After confirming that funding for the Red Line remains in progress despite an estimated $1.3 billion MTTF deficit, Spotlight on Maryland sent Moore’s office an email Wednesday with several questions about how he plans to finance key transportation projects, including any aid to Baltimore to replace the Russell Street Bridge.

Moore’s office said the Hogan administration “left the state’s transportation system in a state of serious disinvestment,” pointing to budget cuts to MDOT during the pandemic and returning a $900 million selective federal grant after canceling the estimated $2.9 billion Red Line project.

“In years prior to 2023, more than $3 billion in one-time federal COVID relief dollars kept critical services moving but when those dollars ran out in FY2024, the deep issues within Maryland’s Transportation Trust Fund were on full display creating tough trade off decisions for the Moore-Miller Administration and the General Assembly to make,” Moore’s office said.

“Despite the challenges created in the last decade, Gov Moore remains committed to investing in reliable, safe, and sustainable infrastructure that protects lives and drives economic growth,” Moore’s office added. 

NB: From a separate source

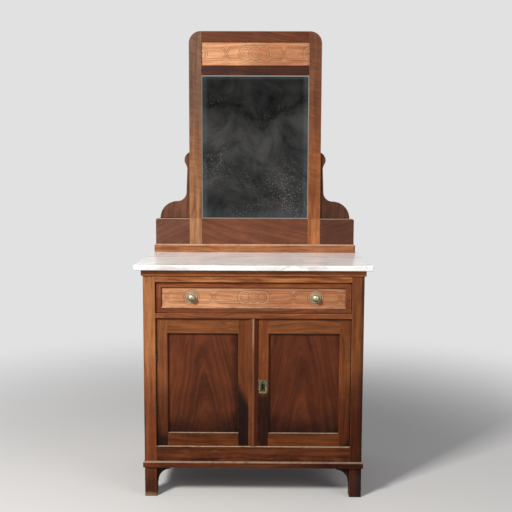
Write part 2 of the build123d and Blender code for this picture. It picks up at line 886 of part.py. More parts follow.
with BuildPart() as drawer_back:
    block(
        both_ways(x_drawer_inside + drawer_groove),
        (y_drawer_back, y_drawer_end),
        (drawer_bottom_z[1], drawer_side_z[1] - drawer_side_drop),
    )
write(drawer_back, "drawer_back")

with BuildPart() as drawer_bottom:
    block(
        both_ways(x_drawer_inside + drawer_groove),
        (y_drawer_inside - drawer_groove, y_drawer_end),
        drawer_bottom_z,
    )
write(drawer_bottom, "drawer_bottom")

# Mitred moulding planted round the drawer front, and the carved panel inside it
carved_z = grown(drawer_z, -drawer_moulding_width)
outer_corners = [
    (-x_drawer, drawer_z[0]),
    (x_drawer, drawer_z[0]),
    (x_drawer, drawer_z[1]),
    (-x_drawer, drawer_z[1]),
]
inner_corners = [
    (-x_carved, carved_z[0]),
    (x_carved, carved_z[0]),
    (x_carved, carved_z[1]),
    (-x_carved, carved_z[1]),
]
with BuildPart() as drawer_moulding:
    for number in range(4):
        after = (number + 1) % 4
        with BuildPart(mode=Mode.PRIVATE) as moulding_length:
            with BuildSketch(front_plane(y_drawer_front)):
                with BuildLine():
                    Polyline(
                        outer_corners[number],
                        outer_corners[after],
                        inner_corners[after],
                        inner_corners[number],
                        close=True,
                    )
                make_face()
                offset(amount=-mitre_slip / 2)
            extrude(amount=drawer_moulding_thickness)
            front_face = moulding_length.faces().sort_by(Axis.Y)[0]
            inner_middle = (Vector(*inner_corners[number]) + Vector(*inner_corners[after])) / 2
            sight = (inner_middle.X, y_drawer_face, inner_middle.Y)
            chamfer(front_face.edges().sort_by_distance(sight)[0], drawer_moulding_bevel)
        add(moulding_length.part.solids())
write(drawer_moulding, "drawer_moulding")

with BuildPart() as drawer_carved_panel:
    block(both_ways(x_carved), (y_carved_face, y_drawer_front), carved_z)
    with BuildSketch(front_plane(y_carved_face)):
        with Locations(*knob_places):
            Circle(knob_shank_radius + joint_slip)
    extrude(amount=-carved_panel_thickness, mode=Mode.SUBTRACT)
write(drawer_carved_panel, "drawer_carved_panel")

# Knobs: a scalloped rosette, a domed knob and its shank with a nut inside the drawer
with BuildPart() as knob_rosettes:
    with BuildSketch(front_plane(y_carved_face)):
        with Locations(*knob_places):
            Circle(rosette_radius)
            with PolarLocations(rosette_radius, rosette_lobes):
                Circle(rosette_lobe_radius)
            Circle(knob_shank_radius + joint_slip, mode=Mode.SUBTRACT)
    extrude(amount=rosette_thickness)
write(knob_rosettes, "knob_rosettes")

y_knob_seat = y_carved_face - rosette_thickness
dome_height = knob_reach - knob_neck_length - knob_flare
dome_radius = (knob_radius**2 + dome_height**2) / (2 * dome_height)
with BuildPart() as drawer_knobs:
    for knob_x, knob_z in knob_places:
        with BuildPart(mode=Mode.PRIVATE) as knob:
            with BuildSketch(Plane.YZ.offset(knob_x)):
                with BuildLine():
                    shank_end = (y_drawer_inside + knob_nut_thickness, knob_z)
                    shank_top = (shank_end[0], knob_z + knob_nut_radius)
                    nut_face = (y_drawer_inside, knob_z + knob_nut_radius)
                    shank_face = (y_drawer_inside, knob_z + knob_shank_radius)
                    shank_seat = (y_knob_seat, knob_z + knob_shank_radius)
                    neck_seat = (y_knob_seat, knob_z + knob_neck_radius)
                    neck_end = (y_knob_seat - knob_neck_length, knob_z + knob_neck_radius)
                    rim = (neck_end[0] - knob_flare, knob_z + knob_radius)
                    crown = (y_knob_seat - knob_reach, knob_z)
                    Polyline(crown, shank_end, shank_top, nut_face, shank_face)
                    Polyline(shank_face, shank_seat, neck_seat, neck_end, rim)
                    RadiusArc(rim, crown, -dome_radius)
                make_face()
            revolve(axis=Axis((knob_x, 0, knob_z), (0, 1, 0)))
        add(knob.part.solids())
write(drawer_knobs, "drawer_knobs")

# Mirror levels and spans
z_base = z_marble + mirror_base_height
z_glass_low = z_base + mirror_low_rail
z_glass_high = z_glass_low + glass_height
z_carved_low = z_glass_high + mirror_middle_rail
z_carved_high = z_carved_low + carved_height
z_mirror = z_carved_high + mirror_top_rail_height
mirror_y = (y_mirror, y_back)
mirror_tenon_y = (y_mirror + carved_recess, y_mirror + carved_recess + tenon_thickness)
low_rail_z = (z_base, z_glass_low)
middle_rail_z = (z_glass_high, z_carved_low)
top_rail_z = (z_carved_high, z_mirror)
rebate_y = (y_mirror + rebate_lip, y_back)
glass_y = (rebate_y[0], rebate_y[0] + glass_thickness)
backing_y = (glass_y[1], glass_y[1] + backing_thickness)
carved_y = (y_mirror + carved_recess, y_mirror + carved_recess + carved_thickness)
sight_z = (z_glass_low, z_glass_high)
ornament_z = (z_carved_low, z_carved_high)
wing_tenon_z = grown(low_rail_z, -wing_tenon_shoulder)

# Moulded base that stands on the marble
with BuildPart() as mirror_base_moulding:
    block(both_ways(x_mirror_base), (y_back - mirror_base_depth, y_back), (z_marble, z_base))
    base_uprights = mirror_base_moulding.edges().filter_by(Axis.Z)
    fillet(base_uprights.group_by(Axis.Y)[0], mirror_base_corner)
    base_top = mirror_base_moulding.faces().sort_by(Axis.Z)[-1].edges()
    chamfer(base_top.filter_by(lambda edge: edge.center().Y < y_back - joint_slip), mirror_base_bevel)
write(mirror_base_moulding, "mirror_base_moulding")

# Mirror stiles, rebated for the glass and grooved for the carved panel
with BuildPart() as mirror_stiles:
    block((x_glass, x_mirror), mirror_y, (z_base, z_mirror))
    top_corner = mirror_stiles.edges().filter_by(Axis.Y).group_by(Axis.Z)[-1].sort_by(Axis.X)[-1]
    fillet(top_corner, mirror_corner)
    for rail_z in (low_rail_z, middle_rail_z, top_rail_z):
        block(
            (x_glass, x_glass + mirror_tenon_length + joint_slip),
            grown(mirror_tenon_y, joint_slip),
            grown(rail_z, joint_slip - mirror_tenon_shoulder),
            Mode.SUBTRACT,
        )
    block((x_glass, x_glass + rebate_width), rebate_y, grown(sight_z, rebate_width), Mode.SUBTRACT)
    block(
        (x_glass, x_glass + groove_depth),
        grown(carved_y, joint_slip),
        grown(ornament_z, groove_depth),
        Mode.SUBTRACT,
    )
    block(
        (x_mirror - wing_tenon_length - joint_slip, x_mirror),
        grown(mirror_tenon_y, joint_slip),
        grown(wing_tenon_z, joint_slip),
        Mode.SUBTRACT,
    )
    mirror(about=Plane.YZ)
write(mirror_stiles, "mirror_stiles")

for rail_name, rail_z in (
    ("mirror_bottom_rail", low_rail_z),
    ("mirror_middle_rail", middle_rail_z),
    ("mirror_top_rail", top_rail_z),
):
    with BuildPart() as mirror_rail:
        block(both_ways(x_glass), mirror_y, rail_z)
        block(
            both_ways(x_glass + mirror_tenon_length),
            mirror_tenon_y,
            grown(rail_z, -mirror_tenon_shoulder),
        )
        block(both_ways(x_glass), rebate_y, grown(sight_z, rebate_width), Mode.SUBTRACT)
        block(
            both_ways(x_glass),
            grown(carved_y, joint_slip),
            grown(ornament_z, groove_depth),
            Mode.SUBTRACT,
        )
    write(mirror_rail, rail_name)

with BuildPart() as mirror_carved_panel:
    block(both_ways(x_glass + panel_tongue), carved_y, grown(ornament_z, panel_tongue))
write(mirror_carved_panel, "mirror_carved_panel")

glass_span = grown(both_ways(x_glass), rebate_width - glass_slip)
glass_z = grown(sight_z, rebate_width - glass_slip)
with BuildPart() as mirror_glass:
    block(glass_span, glass_y, glass_z)
write(mirror_glass, "mirror_glass")

with BuildPart() as mirror_backboard:
    block(glass_span, backing_y, glass_z)
write(mirror_backboard, "mirror_backboard")

# Wings of the base board outside the stiles
with BuildPart() as mirror_wings:
    block((x_mirror, x_wing), mirror_y, low_rail_z)
    fillet(
        mirror_wings.edges().filter_by(Axis.Y).group_by(Axis.Z)[-1].sort_by(Axis.X)[-1],
        wing_corner,
    )
    block((x_mirror - wing_tenon_length, x_mirror), mirror_tenon_y, wing_tenon_z)
    mirror(about=Plane.YZ)
write(mirror_wings, "mirror_wings")

# Scroll brackets, sawn to a lobe, a hollow, a slim neck and an ear
bracket_corner = (x_mirror, y_mirror + bracket_recess, z_glass_low)
bracket_plane = Plane(bracket_corner, x_dir=(1, 0, 0), z_dir=(0, -1, 0))
bracket_thickness = mirror_thickness - bracket_recess
x_lobe = bracket_reach - bracket_lobe
with BuildPart() as scroll_brackets:
    with BuildSketch(bracket_plane):
        with BuildLine():
            Polyline((0, bracket_rise), (0, 0), (bracket_reach, 0))
            CenterArc((x_lobe, 0), bracket_lobe, 0, 90)
            hollow = CenterArc((x_lobe, bracket_lobe + bracket_hollow), bracket_hollow, 180, 90)
            neck = Line(hollow @ 0, (bracket_neck, bracket_neck_top))
            nick = SagittaArc(neck @ 1, (bracket_ear, bracket_ear_height), bracket_nick_bulge)
            SagittaArc(nick @ 1, (0, bracket_rise), -bracket_ear_bulge)
        make_face()
    extrude(amount=-bracket_thickness)
    mirror(about=Plane.YZ)
write(scroll_brackets, "scroll_brackets")

# Battens that tie the mirror's stiles to the back of the case
x_batten = x_mirror - mirror_stile_width / 2
with BuildPart() as mirror_battens:
    block(
        grown((x_batten, x_batten), batten_width / 2),
        (y_back, y_back + batten_thickness),
        (batten_low, batten_high),
    )
    mirror(about=Plane.YZ)
write(mirror_battens, "mirror_battens")
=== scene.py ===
import math

import bmesh
import bpy
from mathutils import Matrix, Vector


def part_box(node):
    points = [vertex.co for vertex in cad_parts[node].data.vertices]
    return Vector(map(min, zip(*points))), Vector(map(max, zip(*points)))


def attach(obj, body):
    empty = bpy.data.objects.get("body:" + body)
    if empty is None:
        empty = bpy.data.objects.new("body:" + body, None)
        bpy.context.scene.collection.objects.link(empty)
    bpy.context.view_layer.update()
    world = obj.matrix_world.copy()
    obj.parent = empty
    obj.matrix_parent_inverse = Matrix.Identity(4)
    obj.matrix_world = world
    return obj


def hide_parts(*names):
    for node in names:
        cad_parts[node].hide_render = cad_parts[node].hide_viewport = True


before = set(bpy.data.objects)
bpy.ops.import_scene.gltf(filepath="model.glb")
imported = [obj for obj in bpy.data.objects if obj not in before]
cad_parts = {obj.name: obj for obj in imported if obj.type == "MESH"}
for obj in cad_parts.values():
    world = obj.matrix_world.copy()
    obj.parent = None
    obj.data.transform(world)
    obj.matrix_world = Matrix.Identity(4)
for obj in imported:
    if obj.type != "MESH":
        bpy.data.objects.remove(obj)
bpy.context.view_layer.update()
bpy.ops.object.select_all(action="DESELECT")

# Camera: the photograph was taken standing about three metres in front of the washstand,
# a little to the right of its middle and looking slightly down.
focal_pixels = 784.84
frame_pixels = 512
sensor_width = 36.0
camera_place = Vector((0.0306, -3.1703, 1.2645))
camera_pitch, camera_yaw, camera_roll = 0.10879, -0.00737, 0.00332
forward = Vector((
    math.sin(camera_yaw) * math.cos(camera_pitch),
    math.cos(camera_yaw) * math.cos(camera_pitch),
    -math.sin(camera_pitch),
))
level_right = Vector((math.cos(camera_yaw), -math.sin(camera_yaw), 0))
level_up = level_right.cross(forward)
right = level_right * math.cos(camera_roll) + level_up * math.sin(camera_roll)
up = level_up * math.cos(camera_roll) - level_right * math.sin(camera_roll)
camera_data = bpy.data.cameras.new("camera")
camera_data.sensor_width = sensor_width
camera_data.lens = focal_pixels * sensor_width / frame_pixels
camera = bpy.data.objects.new("camera", camera_data)
turn = Matrix((right, up, -forward)).transposed().to_4x4()
camera.matrix_world = Matrix.Translation(camera_place) @ turn
bpy.context.scene.collection.objects.link(camera)
bpy.context.scene.camera = camera
bpy.context.scene.view_settings.view_transform = "Standard"

# Studio: a matt pale floor that fades into a plain pale backdrop, and daylight from windows
# up on the left, with a weaker one on the right. The floor keeps the washstand's shadow.
backdrop_colour = "#E1E1E2"
floor_colour = "#D8D7D6"
floor_bounce = "#8A8784"
floor_size = 60.0
floor_fade = (0.9, 3.0)


def paint(hex_colour):
    """An sRGB hex value as a linear colour."""
    values = [int(hex_colour[i : i + 2], 16) / 255 for i in (1, 3, 5)]
    return tuple(v / 12.92 if v <= 0.04045 else ((v + 0.055) / 1.055) ** 2.4 for v in values) + (1.0,)


def node(tree, kind, inputs=None, **settings):
    """Adds a node, with its settings, values and links."""
    made = tree.nodes.new("ShaderNode" + kind)
    for name, value in settings.items():
        setattr(made, name, value)
    for name, value in (inputs or {}).items():
        if isinstance(value, bpy.types.NodeSocket):
            tree.links.new(value, made.inputs[name])
        else:
            made.inputs[name].default_value = value
    return made


def maths(tree, operation, *values):
    """The result of a sum on values or outputs."""
    return node(tree, "Math", dict(enumerate(values)), operation=operation).outputs[0]


def remap(tree, value, low, high, start=0.0, end=1.0, smooth=False):
    """A value taken from one range to another, and held at its ends."""
    limits = {"Value": value, "From Min": low, "From Max": high, "To Min": start, "To Max": end}
    return node(tree, "MapRange", limits, interpolation_type="SMOOTHSTEP" if smooth else "LINEAR").outputs[0]


def mixed(tree, share, first, second, blend="MIX"):
    """The second colour over the first."""
    return node(tree, "Mix", {0: share, 6: first, 7: second}, data_type="RGBA", blend_type=blend).outputs[2]


def new_material(name):
    """An empty material with its shader, and the place of a point on the washstand."""
    material = bpy.data.materials.new(name)
    material.use_nodes = True
    tree = material.node_tree
    place = node(tree, "TexCoord").outputs["Object"]
    return material, tree, tree.nodes["Principled BSDF"], place


world = bpy.data.worlds.new("studio")
world.use_nodes = True
bpy.context.scene.world = world
sky = world.node_tree
seen = node(sky, "LightPath")
straight = maths(sky, "MAXIMUM", seen.outputs["Is Camera Ray"], seen.outputs["Is Glossy Ray"])
through = maths(sky, "MAXIMUM", straight, seen.outputs["Is Transmission Ray"])
shade = node(sky, "Background", {"Color": paint("#E8EAF0"), "Strength": 0.34})
backdrop = node(sky, "Background", {"Color": paint(backdrop_colour), "Strength": 1.0})
either = node(sky, "MixShader", {0: through, 1: shade.outputs[0], 2: backdrop.outputs[0]})
sky.links.new(either.outputs[0], sky.nodes["World Output"].inputs["Surface"])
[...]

Mangione said that one way to emphasize transportation funding for state lawmakers is to change how the state gas tax is calculated. He proposed a related bill during the most recent session of the state assembly.

The Baltimore County state lawmaker said that when tax and fee changes are automatically tied to systems like the Consumer Price Index and pre-tax gasoline prices, such as the gas tax, the state assembly often doesn't thoroughly review agency budgets because they don't need to vote on those topics.

“It’s about transparency,” Mangione said. “Let the people of Maryland know who is coming into your back pockets.”